The obligation of the undersigned hereunder shall be several and also joint each with all or with any one or more or the. others and may be enforced against each separately or against any two or more jointly, or against some separately and some jointly. Said obligation shall be continuing and shall continue as to all notes indorsed before the revocation hereof shall become effective as herein provided, so long as said corporation or its successors shall be in any way liable on account of any such notes, acceptances or bills receivable. A revocation hereof may be made by the undersigned or any of them as herein provided, but not otherwise. Such revocation shall be by writing signed by the party, or, if deceased, by his personal representative, and delivered to the president, vice-president or cashier of said bank in person at said bank, and shall become effective at the opening of business on the day next succeeding the delivery thereof.
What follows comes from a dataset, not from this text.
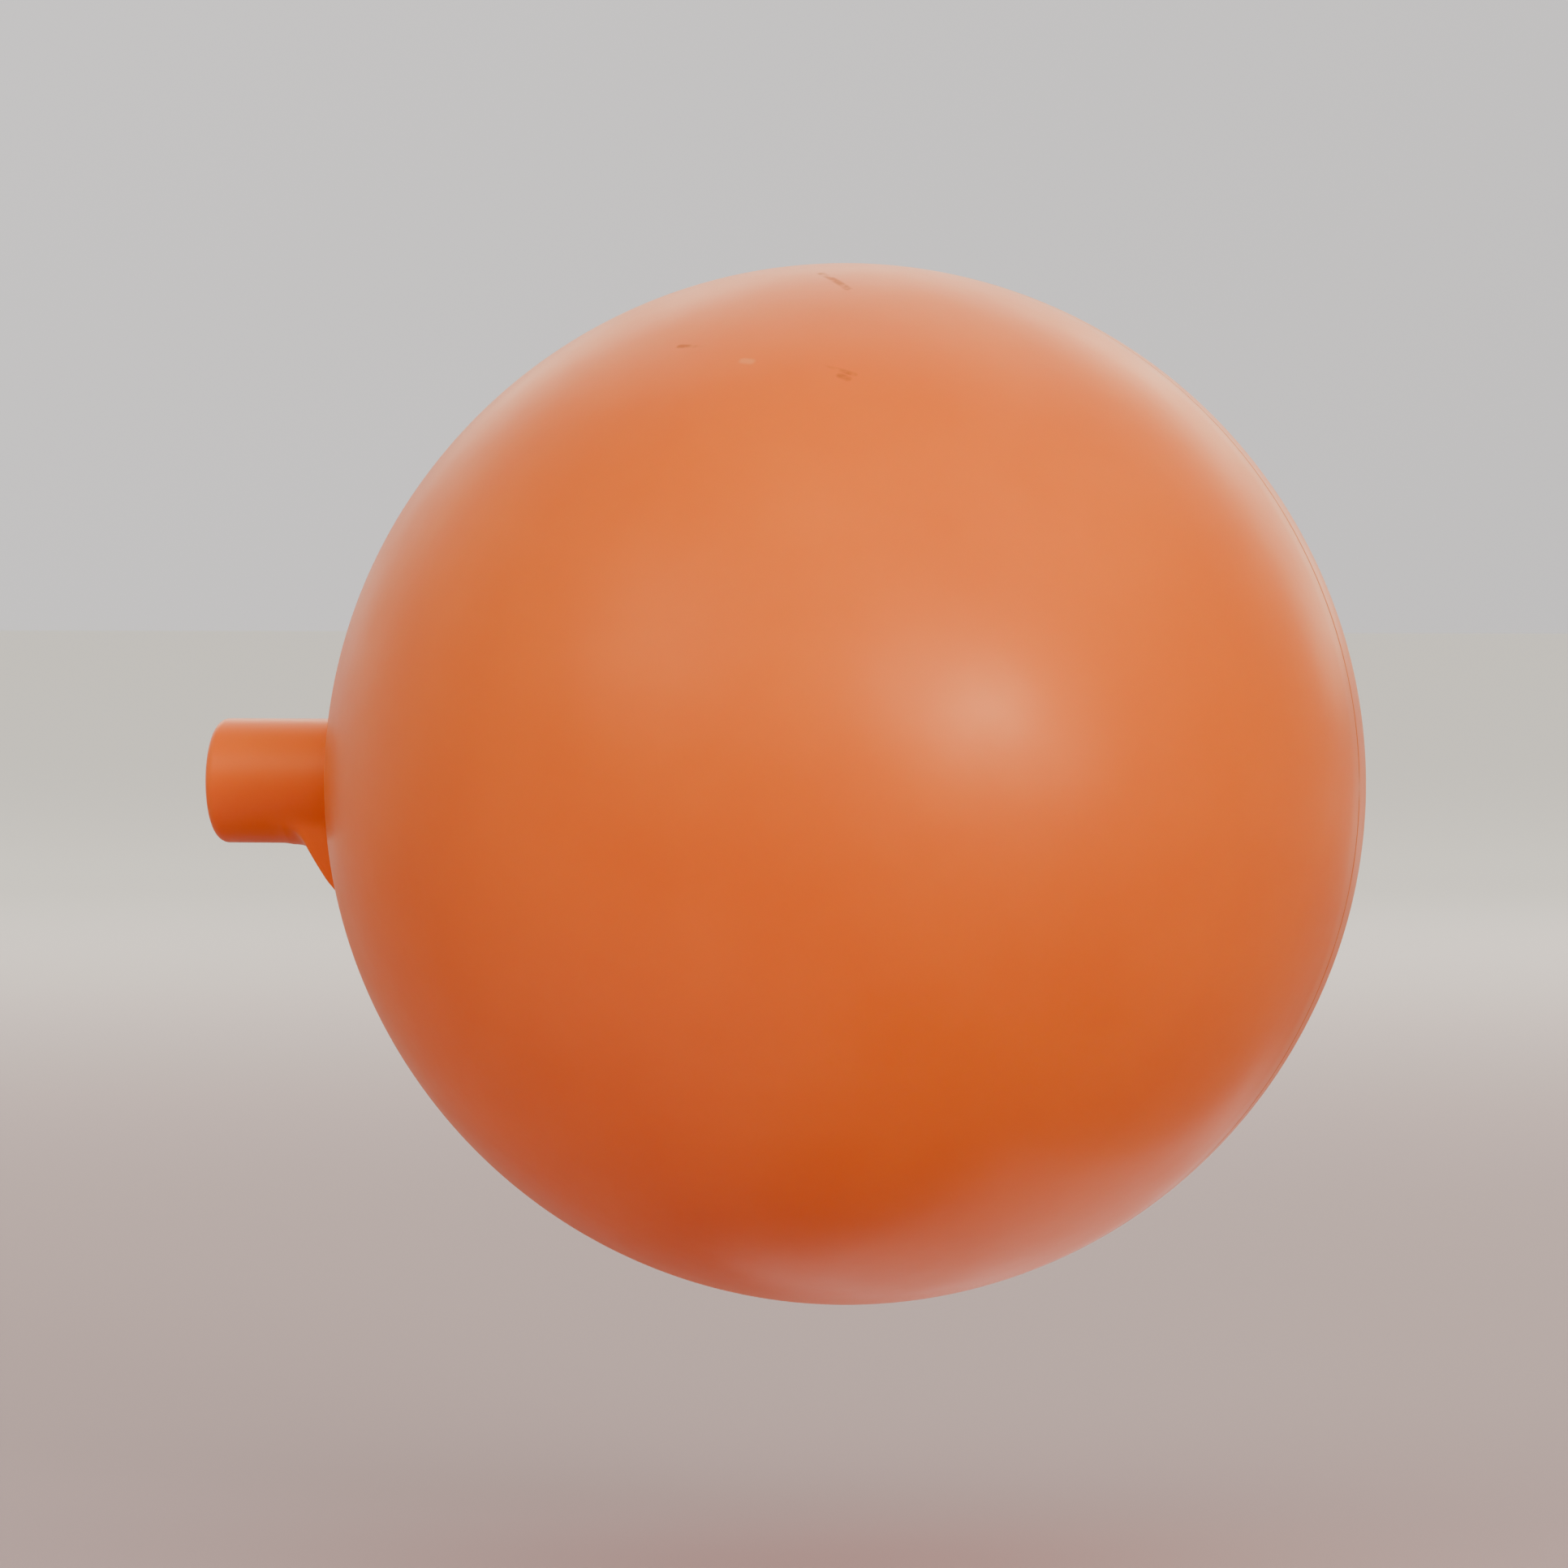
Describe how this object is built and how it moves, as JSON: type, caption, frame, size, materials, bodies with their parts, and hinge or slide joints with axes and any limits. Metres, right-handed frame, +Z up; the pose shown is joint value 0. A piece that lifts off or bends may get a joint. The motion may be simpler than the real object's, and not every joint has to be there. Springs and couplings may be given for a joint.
{
  "type": "table tennis practice ball",
  "caption": "Hollow orange table tennis ball with a moulded neck and gusset, spinning freely on an inner spindle that grips a practice rod",
  "frame": {"origin": "the ball's centre, which is also a point on the axis of the spindle's rod bore", "axes": "-X is the direction the neck points and the way the rod leaves; +Z is up, away from the neck's gusset; the ball's halves meet in the XZ plane, and the front half is on the -Y side"},
  "size_m": [0.045, 0.04, 0.04],
  "materials": {
    "ball_plastic": "satin orange ABS, buffed, slightly translucent",
    "spindle_brass": "drawn brass, plain",
    "bearing_plastic": "natural acetal, smooth"
  },
  "bodies": {
    "spindle": {"spindle_tube": "spindle_brass", "stop_collar": "spindle_brass", "thrust_washer": "bearing_plastic", "pivot_plug": "bearing_plastic"},
    "ball": {"front_half_shell": "ball_plastic", "back_half_shell": "ball_plastic"}
  },
  "joints": [
    {"name": "ball_spin", "type": "hinge", "parent": "spindle", "child": "ball", "pos_m": [0, 0, 0], "axis": [1, 0, 0], "continuous": true}
  ]
}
The bankruptcy or insolvency of any of the undersigned shall not affect the obligation of the others of the undersigned hereunder, but such others shall continue liable for future loans and/or discounts and for extensions and renewals of prior obligations as though such bankrupt or insolvent had not been a party thereto. The obligation hereof shall survive the death of any or all of the undersigned and shall be binding upon the estate of any such deceased party and upon any surviving party for all loans and/or discounts made thereafter, the same as though such death had not occurred.